Another example is an organization that (for reasons) had VLANs touching three different locations, including the inside and outside VLANs for an active/passive pair of CheckPoint firewalls. I ended up creating a big ugly diagram tracking which links carried which VLANs. Pretty much every network device had to be in that diagram.
Their WAN provider had cheap but not very reliable links, so there would sometimes be flapping conditions destabilizing the VLANs at all three sites: one big failure domain. Fun!
We’ve been converting the network to routing between the three sites. The new diagrams will only have to show one site per page. That’s a good indication of modularity: when you can diagram a module and put in a couple of links, pointing off the page, indicating the links and routing to the next module.

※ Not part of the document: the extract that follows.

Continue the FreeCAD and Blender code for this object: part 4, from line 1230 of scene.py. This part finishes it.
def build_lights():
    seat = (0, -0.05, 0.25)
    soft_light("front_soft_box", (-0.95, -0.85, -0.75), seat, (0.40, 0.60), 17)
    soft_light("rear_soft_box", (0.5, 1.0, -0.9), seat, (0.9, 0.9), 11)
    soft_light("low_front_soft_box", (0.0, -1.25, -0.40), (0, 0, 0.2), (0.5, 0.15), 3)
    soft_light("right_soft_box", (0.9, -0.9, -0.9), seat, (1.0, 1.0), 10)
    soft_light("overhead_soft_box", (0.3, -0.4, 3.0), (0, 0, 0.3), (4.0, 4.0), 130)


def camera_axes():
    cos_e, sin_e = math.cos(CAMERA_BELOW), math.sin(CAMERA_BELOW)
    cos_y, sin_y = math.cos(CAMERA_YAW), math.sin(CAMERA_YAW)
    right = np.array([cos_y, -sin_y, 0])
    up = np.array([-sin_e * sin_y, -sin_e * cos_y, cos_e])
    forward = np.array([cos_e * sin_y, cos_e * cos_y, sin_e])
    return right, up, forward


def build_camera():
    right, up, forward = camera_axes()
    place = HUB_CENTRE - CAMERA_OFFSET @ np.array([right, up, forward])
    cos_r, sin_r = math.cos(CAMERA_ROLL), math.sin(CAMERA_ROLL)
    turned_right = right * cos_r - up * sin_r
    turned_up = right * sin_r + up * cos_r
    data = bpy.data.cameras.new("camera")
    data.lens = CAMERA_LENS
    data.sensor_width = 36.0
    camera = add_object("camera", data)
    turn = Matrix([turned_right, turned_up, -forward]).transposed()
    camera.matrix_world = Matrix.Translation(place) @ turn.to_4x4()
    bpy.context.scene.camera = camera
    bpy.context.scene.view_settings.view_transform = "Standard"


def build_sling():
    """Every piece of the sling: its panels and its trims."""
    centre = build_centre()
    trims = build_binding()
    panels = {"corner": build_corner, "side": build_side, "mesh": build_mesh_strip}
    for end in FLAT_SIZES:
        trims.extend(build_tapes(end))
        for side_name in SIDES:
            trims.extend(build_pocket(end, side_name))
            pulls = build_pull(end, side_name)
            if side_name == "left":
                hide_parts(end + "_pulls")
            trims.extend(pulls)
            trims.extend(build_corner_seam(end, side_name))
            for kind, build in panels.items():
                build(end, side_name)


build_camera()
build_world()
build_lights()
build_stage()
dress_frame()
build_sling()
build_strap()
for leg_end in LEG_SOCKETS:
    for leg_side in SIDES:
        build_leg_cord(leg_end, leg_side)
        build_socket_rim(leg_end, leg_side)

Inside data centers, it is sometimes a challenge to stay modular and avoid getting everything all cross-connected. For instance, with SD-Access Transit, terminating site tunnels at the data center(s), it might be tempting to cable a Guest VN (VRF) directly to an edge firewall, rather than running the traffic through the fusion firewall, across the data center network, and then through an edge firewall. Creating a separate VRF across intervening stuff is an alternative, ensuring the guest traffic stays isolated. In some ways, the cabling solution is simpler, cleaner. But it creates an additional path and flow, an exception to the main pattern. Add enough “backdoor” links and troubleshooting, then requires more knowledge of the cabling and the “special traffic flows.”
Good Modularity
Here’s an example of a modular approach. Note the “core switches” in the middle serve purely to connect up the few optical aggregation sites, the SDA Transit tunneling head-end Border Nodes, ACI, the cloud connections, and the Internet Edge.

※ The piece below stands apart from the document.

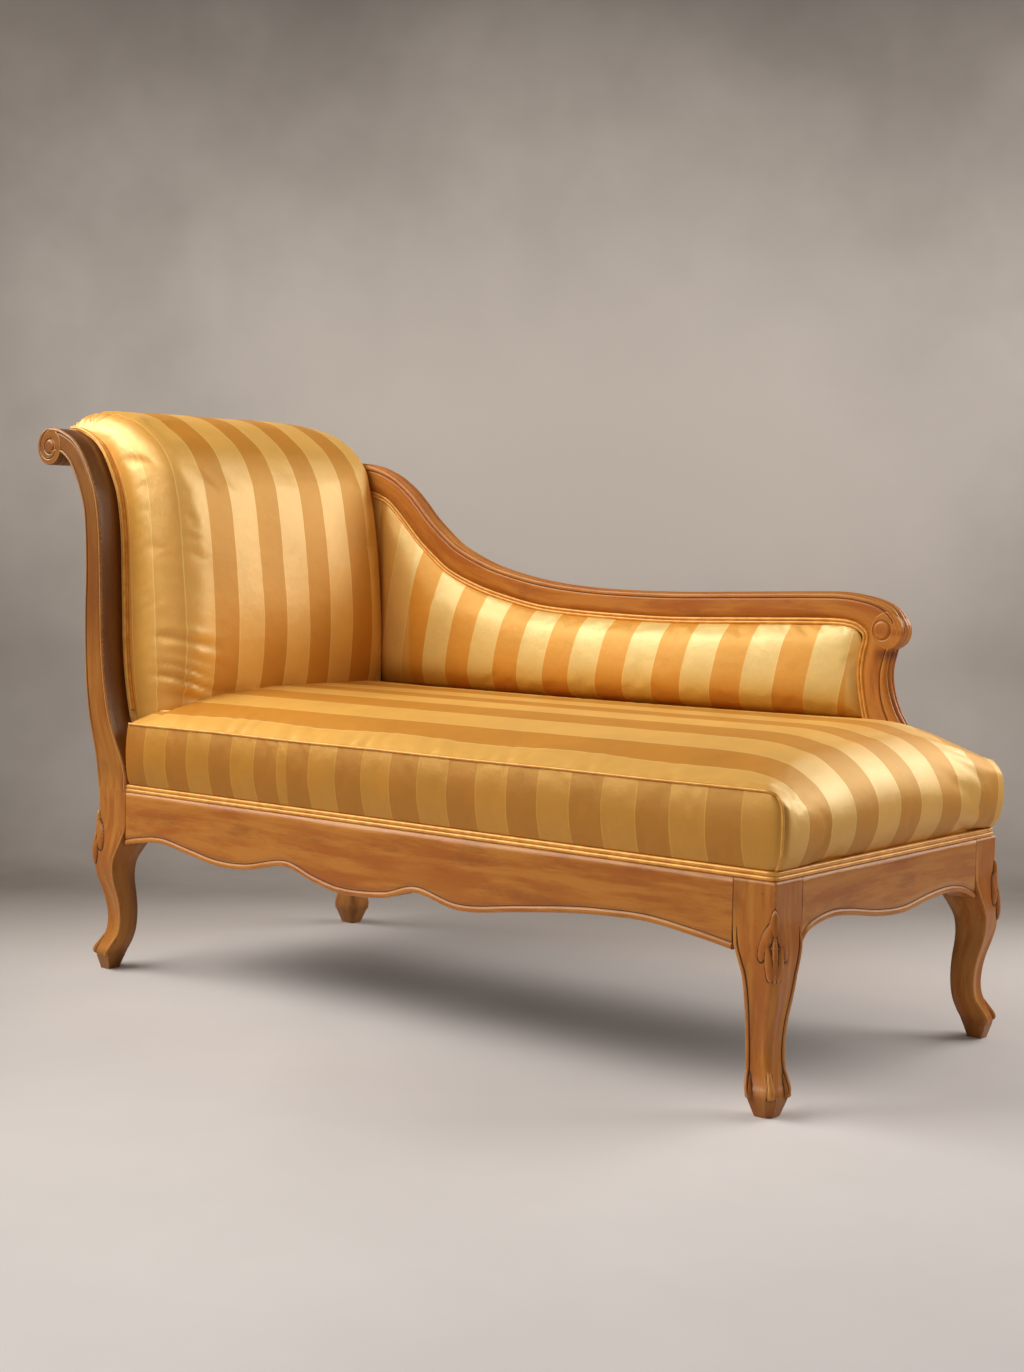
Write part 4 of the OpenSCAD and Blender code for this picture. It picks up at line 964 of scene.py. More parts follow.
def apron_section(z):
    """(depth, height) from the rail's top face down its front, bead, under side and back."""
    face = [[0, rail_h - t * (rail_h - z - 2.2 * rail_bead)] for t in np.linspace(0, 1, 8)]
    groove = [[0.0002, z + 1.35 * rail_bead], [0.0012, z + 1.22 * rail_bead],
              [0.0003, z + 1.08 * rail_bead]]
    turn = np.linspace(0.12, 1.0, 9) * np.pi
    bead = [[0.0008 - 0.0026 * math.sin(a), z + rail_bead * (1 + math.cos(a)) / 2]
            for a in turn]
    under = [[0.35 * rail_t, z + 0.0004], [0.7 * rail_t, z], [rail_t, z],
             [rail_t, z + 0.4 * (rail_h - z)], [rail_t, rail_h], [0.5 * rail_t, rail_h]]
    return np.array(face + groove + bead + under)


def apron_rings(length, shares):
    rows = even_rows(smooth_rows(shares, 12) * [length, apron_d], apron_step)
    near_ends = np.array([joint_w, joint_w * 1.2])
    places = np.sort(np.concatenate([rows[:, 0], near_ends, length - near_ends]))
    rows = rows_at(rows, places)
    rings = []
    for x, depth in rows:
        section = apron_section(rail_h - depth)
        rings.append(np.column_stack([np.full(len(section), x), section]))
    return np.array(rings)


def apron(name, shares, length, corner, along, inward):
    """An apron drawn from its corner, with unit vectors along it and into the couch."""
    rings = apron_rings(length, shares)
    world = np.array(corner) + rings[..., :1] * along + rings[..., 1:2] * inward
    world[..., 2] = rings[..., 2]
    obj = wood_loft(f"{name}_moulded", world, rings[..., [1, 2, 0]])
    to_end = np.minimum(rings[..., 0], length - rings[..., 0]).ravel()
    wear = obj.data.attributes["wear"].data
    values = read(wear, "value")
    values[:len(to_end)] -= 1.0 * (to_end < joint_w * 1.1)
    wear.foreach_set("value", values)
    return finish_wood(obj, show_wood, [name])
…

Detail not shown: ACI has the usual spine and leaf (attached to the middle switches via a couple of leaves). For this purpose, it is a box (module) off to one side.
There’s more stuff in the edge and elsewhere, but I didn’t want to clutter up the diagram and obscure the big picture.

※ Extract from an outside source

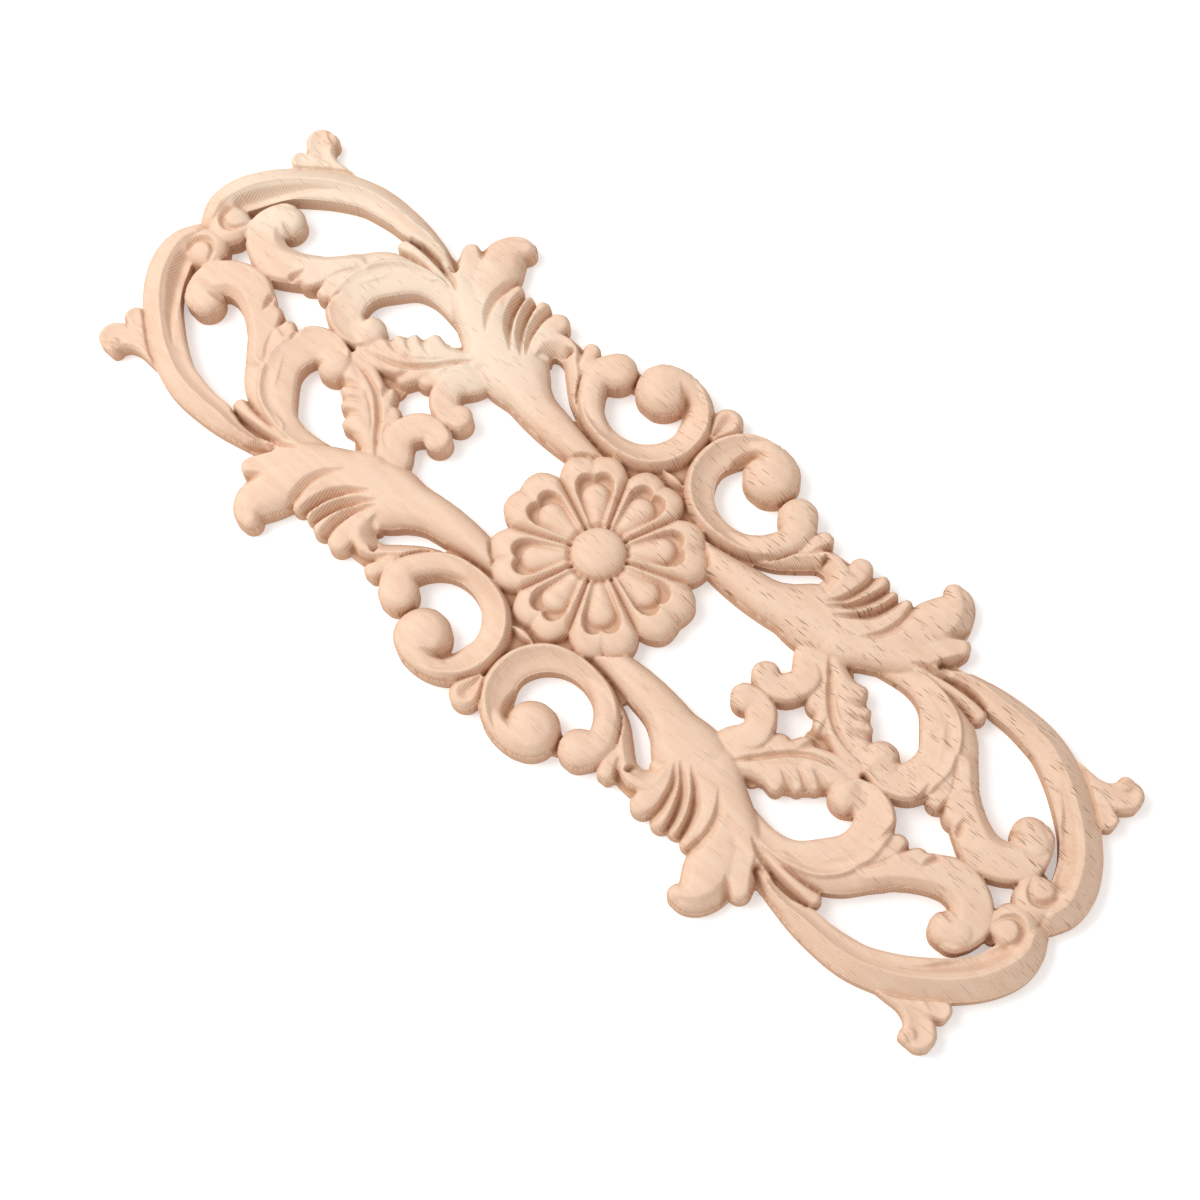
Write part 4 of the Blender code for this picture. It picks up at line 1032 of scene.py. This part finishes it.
# %% Pores
PORE_BROWN = (0.200, 0.085, 0.040, 1)
PORE_CELL = (0.010, 0.0006, 1.0)
PORE_RIM = (0.12, 0.19)
PORE_SHARE = 0.85
SPECK_CELL = (0.0045, 0.0005, 1.0)
SPECK_RIM = (0.10, 0.19)
SPECK_SHARE = 0.35
CROWD_SIZE = (0.006, 0.0016, 0.004)
PORE_CROWD = (0.45, 0.62)
SPECK_CROWD = (0.38, 0.70)
MORE_ALONG = (-0.040, 0.040)
MORE_ACROSS = (-0.020, 0.015)
FEWEST_ALONG = 0.40
FEWEST_ACROSS = 0.30


def pore_marks(place):
    """Long pores and short specks, in patches, and most of them towards one corner."""
    crowd = place.noise(CROWD_SIZE)
    corner = FEWEST_ACROSS + (1 - FEWEST_ACROSS) * place.part("Y").fade(*MORE_ACROSS)
    corner = corner * (FEWEST_ALONG + (1 - FEWEST_ALONG) * place.part("X").fade(*MORE_ALONG))
    pores = (1 - place.cells(PORE_CELL).fade(*PORE_RIM)) * crowd.fade(*PORE_CROWD) * corner
    specks = (1 - place.cells(SPECK_CELL).fade(*SPECK_RIM)) * crowd.fade(*SPECK_CROWD) * corner
    return pores, specks


print("pores about", *[round(sum(PORE_RIM) * side / MM, 2) for side in PORE_CELL[:2]], "mm long and wide")

# %% Ridges and the finish
RIDGE_PITCH = 0.00053
RIDGE_FADE = (0.80, 0.985)
RIDGE_SHADE_SHARE = 0.11
RIDGE_RISE = 1.4
FUZZ_RISE = 1.6
PORE_SINK = 0.6
SPECK_SINK = 0.2
BUMP = {"Strength": 0.55, "Distance": 0.00005}
ROUGHNESS = 0.72
FIBRE_ROUGHNESS = 0.12
SPECULAR = 0.3


def bare_wood():
    material = bpy.data.materials.new("bare_wood")
    material.use_nodes = True
    tree = material.node_tree
    surface = tree.nodes["Principled BSDF"]
    place = Shade(tree).node("ShaderNodeTexCoord", output="Object")
    upward = place.node("ShaderNodeNewGeometry", output="True Normal").part("Z")
    fibres = place.noise(FIBRE_SIZE)
    fuzz = place.noise(FUZZ_SIZE)
    pores, specks = pore_marks(place)
    slope = 1 - upward.fade(*RIDGE_FADE)
    ridge = place.sum("SINE", place.part("X") * (2 * math.pi / RIDGE_PITCH))

    # the tone gets painted shade in the hollows and on the walls
    tone = with_painted_shade(wood_tones(place, fibres, fuzz), place, upward)
    tone = (pores * PORE_SHARE).mix(tone, PORE_BROWN)
    tone = (specks * SPECK_SHARE).mix(tone, PORE_BROWN)
    # painted shade in the valleys of the cutter ridges on the slopes
    tone = ((1 - ridge) * slope * RIDGE_SHADE_SHARE).mix(tone, SHADE_BROWN)
    height = ridge * slope * RIDGE_RISE + fuzz * FUZZ_RISE - pores * PORE_SINK - specks * SPECK_SINK
    bump = place.node("ShaderNodeBump", inputs={**BUMP, "Height": height})
    roughness = ROUGHNESS + FIBRE_ROUGHNESS * fibres

    tree.links.new(tone.socket, surface.inputs["Base Color"])
    tree.links.new(bump.socket, surface.inputs["Normal"])
    tree.links.new(roughness.socket, surface.inputs["Roughness"])
    surface.inputs["Specular IOR Level"].default_value = SPECULAR
    return material


wood = bare_wood()
print("wood with", len(wood.node_tree.nodes), "nodes")

# %% [markdown]
# ## Putting it together
#
# The tree's result becomes a plain mesh. Its walls are told apart from its top by their upright faces,
# and the edge between them stays sharp, while the carving is shaded smooth. How deep each point lies
# under its surroundings is kept on the mesh, because the hollows are given painted shade, browner than
# the ridges.

# %% Run the tree
MOST_TRIANGLES = 196000


def run_tree(source, tree, wood):
    nodes = source.modifiers.new("four quarters", "NODES")
    nodes.node_group = tree
    for item in tree.interface.items_tree:
        if item.in_out == "INPUT" and item.name == "Wood":
            nodes[item.identifier] = wood
    fine = count_triangles(source)
    thin = source.modifiers.new("fewer faces", "DECIMATE")
    thin.ratio = min(1.0, MOST_TRIANGLES / fine)
    print("whole piece", fine, "triangles, kept", count_triangles(source))
    result = source.evaluated_get(bpy.context.evaluated_depsgraph_get())
    mesh = bpy.data.meshes.new_from_object(result)
    source.modifiers.clear()
    return mesh


mesh = run_tree(quarter, tree, wood)
bpy.data.objects.remove(quarter)
bpy.data.collections.remove(workbench)

# %% Sharp rims and hollows
UPRIGHT = 0.05
CREASE_DEG = 60
HOLLOW_REACH = 2.5
WALL_FOOT = 1.0
SAMPLE_STRIDE = 2


def sharpen_rims(mesh):
    """Keep the edge between a sawn wall and the carved top sharp."""
    form = bmesh.new()
    form.from_mesh(mesh)
    sharp = 0
    for edge in form.edges:
        if len(edge.link_faces) == 2:
            upright = [abs(face.normal.z) < UPRIGHT for face in edge.link_faces]
            edge.smooth = upright[0] == upright[1] and edge.calc_face_angle() < math.radians(CREASE_DEG)
            sharp += not edge.smooth
    for face in form.faces:
        face.smooth = True
    open_edges = sum(not edge.is_manifold for edge in form.edges)
    form.to_mesh(mesh)
    form.free()
    return sharp, open_edges


def keep_hollows(mesh):
    """Store how far each point lies under the average height around it, in millimetres."""
    xs, ys, height, inside = quarter_field(carving, 0, GRID_STEP)
    around = np.where(inside > 0, height, np.nan)
    total = np.zeros(around.shape)
    count = np.zeros(around.shape)
    reach = int(round(HOLLOW_REACH / GRID_STEP))
    padded = np.pad(around, reach, mode="reflect")
    rows, columns = around.shape
    for down in range(-reach, reach + 1, SAMPLE_STRIDE):
        for over in range(-reach, reach + 1, SAMPLE_STRIDE):
            if down * down + over * over <= reach * reach:
                piece = padded[reach + down:reach + down + rows, reach + over:reach + over + columns]
                total += np.nan_to_num(piece)
                count += np.isfinite(piece)
    depth = np.where(inside > 0, total / np.maximum(count, 1) - height, 0)
    points = np.empty(len(mesh.vertices) * 3)
    mesh.vertices.foreach_get("co", points)
    points = points.reshape(-1, 3) / MM
    column = np.clip(np.rint(np.abs(points[:, 0]) / GRID_STEP).astype(int), 0, len(xs) - 1)
    row = np.clip(np.rint(np.abs(points[:, 1]) / GRID_STEP).astype(int), 0, len(ys) - 1)
    values = np.where(points[:, 2] > WALL_FOOT, depth[row, column], 0)
    # this depth under the surroundings sets the painted shade of the wood in its hollows
    hollow = mesh.attributes.new("hollow", "FLOAT", "POINT")
    hollow.data.foreach_set("value", values.astype(np.float32))
    return values.min(), values.max()


print("sharp and open edges", sharpen_rims(mesh))
print("hollows from", *[round(float(v), 2) for v in keep_hollows(mesh)], "mm")

# %% The finished piece in the scene
applique = bpy.data.objects.new("carved_wood", mesh)
bpy.context.scene.collection.objects.link(applique)
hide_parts(NAME)
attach(applique, "root")
print("applique", [round(1000 * side, 1) for side in applique.dimensions], "mm")

# %% Bring the scene up to date
bpy.context.view_layer.update()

You could perhaps make a case for having separate aggregation switches for the optical ring the Agg sites are on, but the cost didn’t seem justified. There’s a second data center with a similar structure, so there’s lots of redundancy and physical diversity.
Keeping Boundaries
Messy module boundaries can happen in other ways. For the above network, in an SD-Access design doing SDA Transit, we’ve designed it to use fusion firewalls. Given the volume of traffic, they’re rather costly.
One alternative might have been to use the ISE / ACI integration to use the ACI fabric as a sort of giant fusion firewall, coupling remote sites that tunnel to the data center to the innards or the datacenter, etc. If it helps, this conceptual design would basically consider ACI as a sort of combination giant switch and firewall (policy enforcement tool).
Here’s a diagram of that:
The issue with this: doing this ties two or three datacenter components much more tightly together with compounded complexity and shared fate.
Also, where do you draw the line? Do you also use ACI to connect all the servers to the firewall and the firewall to the border router? You could.
I prefer creating a boundary there and separately cabling to the firewalls, any “outside” switches, and the border router(s). I have seen a design where ACI and VLANs were used to connect the insides of various firewalls and other external connections to each other, the one giant switch approach. Let’s just say, the structure of the security boundaries was not readily apparent. Tough to do an audit?
I can imagine something similar coming up if you’re doing your server firewalling inside VMware and want to connect your DMZ VMs and associated VMware firewalls directly to the Internet border router, rather than handling DMZ to Internet traffic on a physical firewall.
(For a diagram, take the above diagram and mentally re-label ACI as VMware.)
Is that a good idea? Where do you firewall your user traffic?
One answer is: put a separate physical or virtual firewall in the path between users and the border router. The border router then could have two inside interfaces, one (or more) connecting to VMware and servers, the other to the user firewall. If the user firewall is virtual, then you’ve inserted VMware in the user to Internet path.
Is all that a good idea? My answer leans towards “no” on the grounds that separate devices are in many ways “less complex.” Nexus 7K VDCs can at least be treated as mostly separate devices – until you have to do an upgrade.
Yes, opinions may vary on all this. My concern is the “I have a hammer” problem. A hammer is a great tool. But that doesn’t mean it’s a good idea to use it to solve every problem.
Messy Modularity
Now let’s look at an example of a messy boundary.
The site in question has a campus built on older technology. I’ll call it a fabric technology since it does use tunneling. There are two data centers.
I’ll hasten to add that the site is aware of the issues I’m about to describe and has been working to fix them.
Servers previously were attached to fabric switches in the data centers. As things evolved, servers became VMs on a UCS chassis attached to a Cisco Nexus switch. However, the connection from the Nexus switch to the fabric switch stayed in place.
The firewall also used to be connected to the fabric switch, which made sense at one time. That connection never got moved to the Nexus.
Result: complexity. It works, but the data center is not isolated from campus fabric events, routing, etc. Multiple tools are required when troubleshooting. The term that comes to mind is “friction” – everything is harder, slower. Oh, and if the fabric breaks (there’s a lot of L2 switching), then the data centers break.
Something like this used to happen a lot in the Cisco Nexus world. “Gee, I have this big Nexus 7K switch with a gazillion ports, so let’s do VDC and connect everything to it.” I’ve come to prefer physically separate devices – less shared fate, less apparent complexity. (It does help somewhat to treat and diagram VDCs as separate devices. Good naming also helps. Do avoid long VDC names!)
Conclusion
Well, that’s a long list of stories and lessons learned. I hope that saves you some painful learning!